The Lattices can also be seen to retain the suburban connotations of the Sprayed Stripes. They have been seen to evoke such everyday objects as trellis fences and deckchairs. In Scott's most recent paintings (Girl with Malevich, February 2001, for example) they become grates in the brick walls of houses. Girl with Malevich draws together many of the ideas and dualities I have discussed: sensuality and banality, reductive 'high' modernist aesthetics and blank suburban walls. A scantily-clad woman, who appears to have stepped out of a Playboy-type magazine, poses before Malevich's Suprematist Composition: Airplane Flying of 1915, hung on a sunlit, white-painted brick wall. With its angled geometric forms floating on a white ground, the Malevich throws further light on the Sprayed Stripes. For Malevich, that expanse of whiteness signified infinity or 'nothingness' - beyond sight, beyond representation. The forms that he launched into that void were, according to Malevich, 'pure feeling'(15) - again, beyond conventional representation. Scott's Sprayed Stripes could also be seen to represent 'feeling'-they're emblems of emotion-and for him that feeling is associated with light, love, sex and suburbia.

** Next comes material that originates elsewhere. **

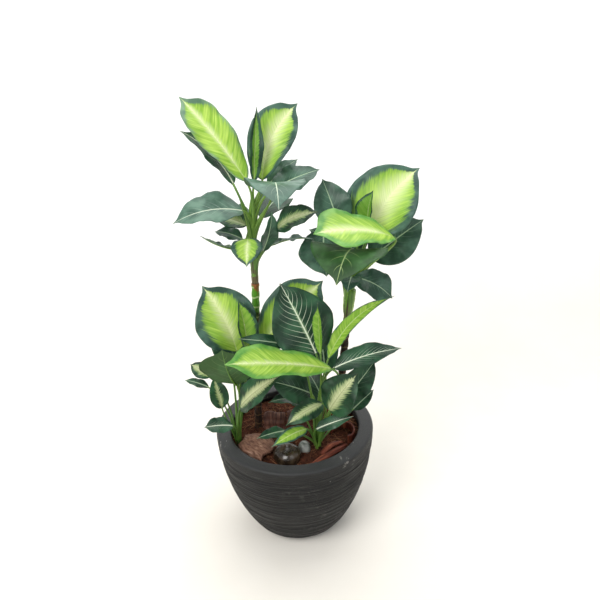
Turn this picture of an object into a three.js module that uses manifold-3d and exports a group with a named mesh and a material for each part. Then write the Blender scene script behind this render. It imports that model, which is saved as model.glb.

1. Ian Scott, conversation with the author, 22 March 2001.
2. The Oxford English Dictionary, second edition, Vol. XIII, Clarendon Press, Oxford 1989.
3. ibid.
4. See, for example, William Shakespeare's Much Ado About Nothing, I, i, 274 (' if Cupid have not spent all his quiver in Venice, thou wilt quake for this shortly').
5. Quoted in The Oxford English Dictionary, second edition, Vol. XIII, Clarendon Press, Oxford 1989.
6. Thomas Middleton, A Chaste Maid in Cheapside, I, i, 118.
7. Ian Scott, op. cit.
8. Ian Scott, op. cit.
9. The artist has described this as an 'almost shop-fabricated method'. (Scott in 'Nineteen Painters: Their Favourite Works',
Islands 10, Summer 1974, p. 376.)
10. Ian Scott, quoted in Warwick Brown, Ian Scott, Marsden Press, Auckland 1998, p. 134.
11. Photocopied text of radio review of an exhibition at the Peter Mcleavey Gallery broadcast on 2YC's The Arts in Wellington.
12. John Elderfield, Morris Louis, The Museum of Modern Art, New York 1986, p. 74.
13. Ian Scott, in 'Nineteen Painters: Their Favourite Works', op. cit., p. 378.
14. The expression is that of the writer Bumstead quoted in The Oxford English Dictionary, op. cit.
15. See Kasimir Malevich, 'The Non-Objective World', in Herschel B. Chipp (ed), Theories of Modern Art, University of California Press, Berkeley 1968, pp. 341-346.